◆ **EXERCISE AIM**:
Copy each line below without leaving any out.

-----

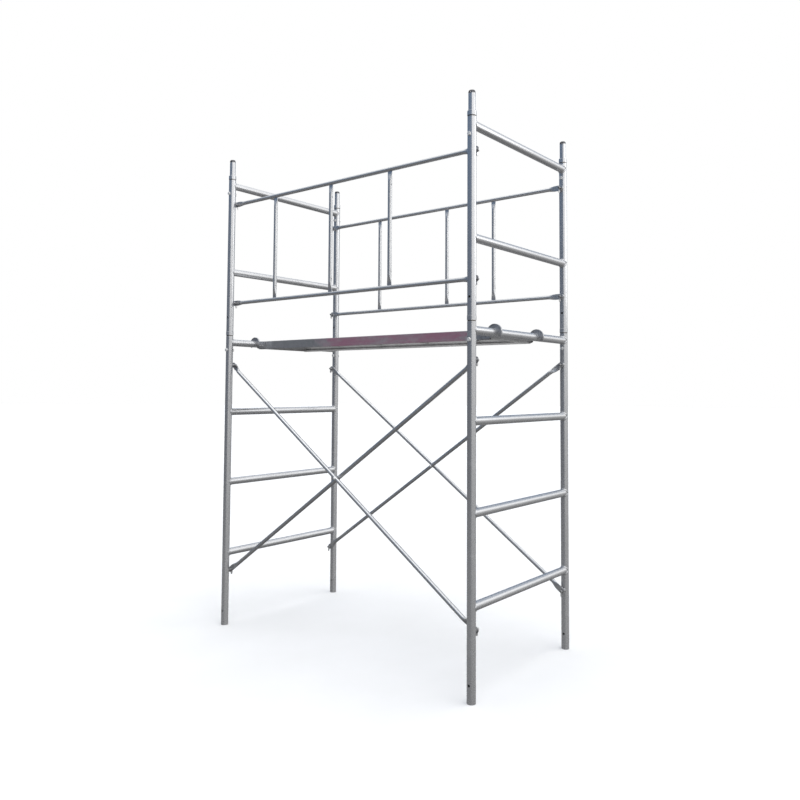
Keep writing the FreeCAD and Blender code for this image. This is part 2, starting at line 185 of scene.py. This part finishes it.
def galvanised(name, light, dark, cell=95.0, streak=(46, 46, 2.2), metal=0.85, rough=(0.30, 0.50),
               spangle=0.5, grime=0.18, bump=0.14, dust=None, dust_amount=0.0, collar_shade_heights=()):
    """Hot-dip galvanised steel: crystal spangle, cloudy zinc, drawn streaks, dull patches and a little grime."""
    t = Tree(name)
    base = t.coords()
    warp = t.noise(base, 38.0, 2.0)
    cells = t.voronoi(t.coords(scale=(1.0, 1.0, 0.8)), cell)
    sep = t.new("ShaderNodeSeparateColor")
    t.link(cells, sep.inputs["Color"])
    crystal = t.math("ADD", t.math("MULTIPLY", sep.outputs[0], 0.7), t.math("MULTIPLY", warp, 0.3))
    cloud = t.noise(base, 7.0, 5.0, 0.6, 0.4)
    fine = t.noise(base, 260.0, 3.0, 0.6)
    run = t.noise(t.coords(scale=streak), 1.0, 4.0, 0.6)
    tone = t.math("ADD", t.math("MULTIPLY", crystal, spangle), t.math("MULTIPLY", cloud, 1.0 - spangle))
    tone = t.math("ADD", t.math("MULTIPLY", tone, 0.72), t.math("MULTIPLY", run, 0.28))
    colour = t.mix(t.remap(tone, 0.30, 0.68, 0.0, 1.0, True), dark, light)
    # dull grey-white oxide bloom and fine dark grime
    bloom = t.remap(t.noise(t.coords(loc=(3, 1, 2)), 13.0, 6.0, 0.65), 0.56, 0.74, 0.0, 0.5, True)
    colour = t.mix(bloom, colour, tuple(min(1.0, 1.05 * c) for c in light))
    dirt = t.remap(t.noise(t.coords(scale=(1, 1, 0.45), loc=(5, 2, 9)), 21.0, 8.0, 0.72), 0.57, 0.80, 0.0, grime, True)
    colour = t.mix(dirt, colour, (0.16, 0.155, 0.15))
    if dust is not None:
        d = t.remap(t.noise(t.coords(scale=(0.6, 1, 1.6), loc=(1, 7, 4)), 9.0, 6.0, 0.6), 0.32, 0.62, 0.35 * dust_amount, dust_amount, True)
        # the faded colour is worn away toward both ends of the plank
        xyz = t.new("ShaderNodeSeparateXYZ")
        t.link(t.coords(), xyz.inputs[0])
        along = t.math("ADD", xyz.outputs[0], t.math("MULTIPLY", t.math("SUBTRACT", warp, 0.5), 0.25))
        band = t.math("MULTIPLY", t.remap(along, -0.42, -0.20, 0.0, 1.0, True), t.remap(along, 0.66, 0.80, 1.0, 0.0, True))
        d = t.math("MULTIPLY", d, band)
        colour = t.mix(d, colour, dust)
        # darker band along the left part of the plank's side, mixed toward (0.22, 0.22, 0.23)
        darker_band = t.math("MULTIPLY", t.remap(along, -0.80, -0.72, 0.0, 1.0, True), t.remap(along, -0.40, -0.25, 0.55, 0.0, True))
        colour = t.mix(darker_band, colour, (0.22, 0.22, 0.23))
    if collar_shade_heights:
        # painted shade: a dark line in the groove under each collar, where shade falls, and a near-black band (crown)
        # from 110 to 210 mm above each height
        xyz = t.new("ShaderNodeSeparateXYZ")
        t.link(t.coords(), xyz.inputs[0])
        for z in collar_shade_heights:
            groove_shade = t.math("MULTIPLY", t.remap(xyz.outputs[2], z - 0.0015, z, 0.0, 0.9, True), t.remap(xyz.outputs[2], z + 0.0040, z + 0.0052, 1.0, 0.0, True))
            colour = t.mix(groove_shade, colour, (0.13, 0.115, 0.10))
            crown = t.math("MULTIPLY", t.remap(xyz.outputs[2], z + 0.110, z + 0.118, 0.0, 0.95, True), t.remap(xyz.outputs[2], z + 0.20, z + 0.21, 1.0, 0.0, True))
            colour = t.mix(crown, colour, (0.06, 0.06, 0.065))
    t.link(colour, t.p.inputs["Base Color"])
    r = t.math("ADD", t.math("MULTIPLY", tone, 0.6), t.math("MULTIPLY", fine, 0.4))
    r = t.remap(r, 0.3, 0.7, rough[1], rough[0])
    r = t.math("ADD", r, t.math("MULTIPLY", dirt, 0.5), clamp=True)
    t.link(r, t.p.inputs["Roughness"])
    m = t.remap(t.math("ADD", bloom, dirt), 0.0, 0.9, metal, metal * 0.55)
    t.link(m, t.p.inputs["Metallic"])
    t.p.inputs["IOR"].default_value = 1.5
    h = t.math("ADD", t.math("MULTIPLY", warp, 0.8), t.math("MULTIPLY", fine, 0.12))
    n1 = t.bump(h, bump, 0.0006)
    n2 = t.bump(t.noise(base, 24.0, 3.0), bump * 0.8, 0.0016, n1)
    t.link(n2, t.p.inputs["Normal"])
    return t.mat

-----

◆ **SOLVED EXERCISE**:
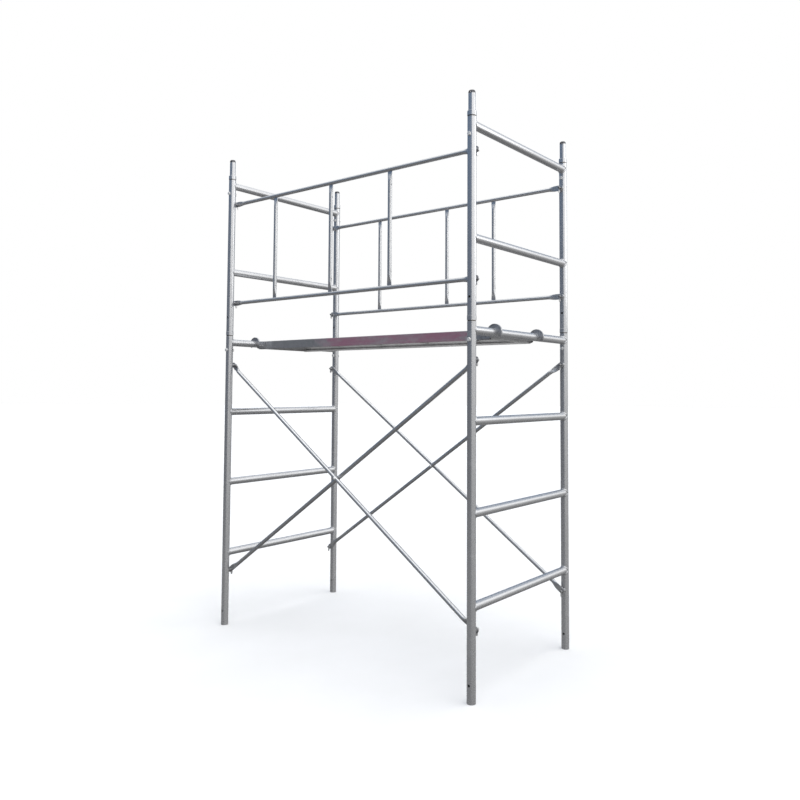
Keep writing the FreeCAD and Blender code for this image. This is part 2, starting at line 185 of scene.py. This part finishes it.
def galvanised(name, light, dark, cell=95.0, streak=(46, 46, 2.2), metal=0.85, rough=(0.30, 0.50),
               spangle=0.5, grime=0.18, bump=0.14, dust=None, dust_amount=0.0, collar_shade_heights=()):
    """Hot-dip galvanised steel: crystal spangle, cloudy zinc, drawn streaks, dull patches and a little grime."""
    t = Tree(name)
    base = t.coords()
    warp = t.noise(base, 38.0, 2.0)
    cells = t.voronoi(t.coords(scale=(1.0, 1.0, 0.8)), cell)
    sep = t.new("ShaderNodeSeparateColor")
    t.link(cells, sep.inputs["Color"])
    crystal = t.math("ADD", t.math("MULTIPLY", sep.outputs[0], 0.7), t.math("MULTIPLY", warp, 0.3))
    cloud = t.noise(base, 7.0, 5.0, 0.6, 0.4)
    fine = t.noise(base, 260.0, 3.0, 0.6)
    run = t.noise(t.coords(scale=streak), 1.0, 4.0, 0.6)
    tone = t.math("ADD", t.math("MULTIPLY", crystal, spangle), t.math("MULTIPLY", cloud, 1.0 - spangle))
    tone = t.math("ADD", t.math("MULTIPLY", tone, 0.72), t.math("MULTIPLY", run, 0.28))
    colour = t.mix(t.remap(tone, 0.30, 0.68, 0.0, 1.0, True), dark, light)
    # dull grey-white oxide bloom and fine dark grime
    bloom = t.remap(t.noise(t.coords(loc=(3, 1, 2)), 13.0, 6.0, 0.65), 0.56, 0.74, 0.0, 0.5, True)
    colour = t.mix(bloom, colour, tuple(min(1.0, 1.05 * c) for c in light))
    dirt = t.remap(t.noise(t.coords(scale=(1, 1, 0.45), loc=(5, 2, 9)), 21.0, 8.0, 0.72), 0.57, 0.80, 0.0, grime, True)
    colour = t.mix(dirt, colour, (0.16, 0.155, 0.15))
    if dust is not None:
        d = t.remap(t.noise(t.coords(scale=(0.6, 1, 1.6), loc=(1, 7, 4)), 9.0, 6.0, 0.6), 0.32, 0.62, 0.35 * dust_amount, dust_amount, True)
        # the faded colour is worn away toward both ends of the plank
        xyz = t.new("ShaderNodeSeparateXYZ")
        t.link(t.coords(), xyz.inputs[0])
        along = t.math("ADD", xyz.outputs[0], t.math("MULTIPLY", t.math("SUBTRACT", warp, 0.5), 0.25))
        band = t.math("MULTIPLY", t.remap(along, -0.42, -0.20, 0.0, 1.0, True), t.remap(along, 0.66, 0.80, 1.0, 0.0, True))
        d = t.math("MULTIPLY", d, band)
        colour = t.mix(d, colour, dust)
        # darker band along the left part of the plank's side, mixed toward (0.22, 0.22, 0.23)
        darker_band = t.math("MULTIPLY", t.remap(along, -0.80, -0.72, 0.0, 1.0, True), t.remap(along, -0.40, -0.25, 0.55, 0.0, True))
        colour = t.mix(darker_band, colour, (0.22, 0.22, 0.23))
    if collar_shade_heights:
        # painted shade: a dark line in the groove under each collar, where shade falls, and a near-black band (crown)
        # from 110 to 210 mm above each height
        xyz = t.new("ShaderNodeSeparateXYZ")
        t.link(t.coords(), xyz.inputs[0])
        for z in collar_shade_heights:
            groove_shade = t.math("MULTIPLY", t.remap(xyz.outputs[2], z - 0.0015, z, 0.0, 0.9, True), t.remap(xyz.outputs[2], z + 0.0040, z + 0.0052, 1.0, 0.0, True))
            colour = t.mix(groove_shade, colour, (0.13, 0.115, 0.10))
            crown = t.math("MULTIPLY", t.remap(xyz.outputs[2], z + 0.110, z + 0.118, 0.0, 0.95, True), t.remap(xyz.outputs[2], z + 0.20, z + 0.21, 1.0, 0.0, True))
            colour = t.mix(crown, colour, (0.06, 0.06, 0.065))
    t.link(colour, t.p.inputs["Base Color"])
    r = t.math("ADD", t.math("MULTIPLY", tone, 0.6), t.math("MULTIPLY", fine, 0.4))
    r = t.remap(r, 0.3, 0.7, rough[1], rough[0])
    r = t.math("ADD", r, t.math("MULTIPLY", dirt, 0.5), clamp=True)
    t.link(r, t.p.inputs["Roughness"])
    m = t.remap(t.math("ADD", bloom, dirt), 0.0, 0.9, metal, metal * 0.55)
    t.link(m, t.p.inputs["Metallic"])
    t.p.inputs["IOR"].default_value = 1.5
    h = t.math("ADD", t.math("MULTIPLY", warp, 0.8), t.math("MULTIPLY", fine, 0.12))
    n1 = t.bump(h, bump, 0.0006)
    n2 = t.bump(t.noise(base, 24.0, 3.0), bump * 0.8, 0.0016, n1)
    t.link(n2, t.p.inputs["Normal"])
    return t.mat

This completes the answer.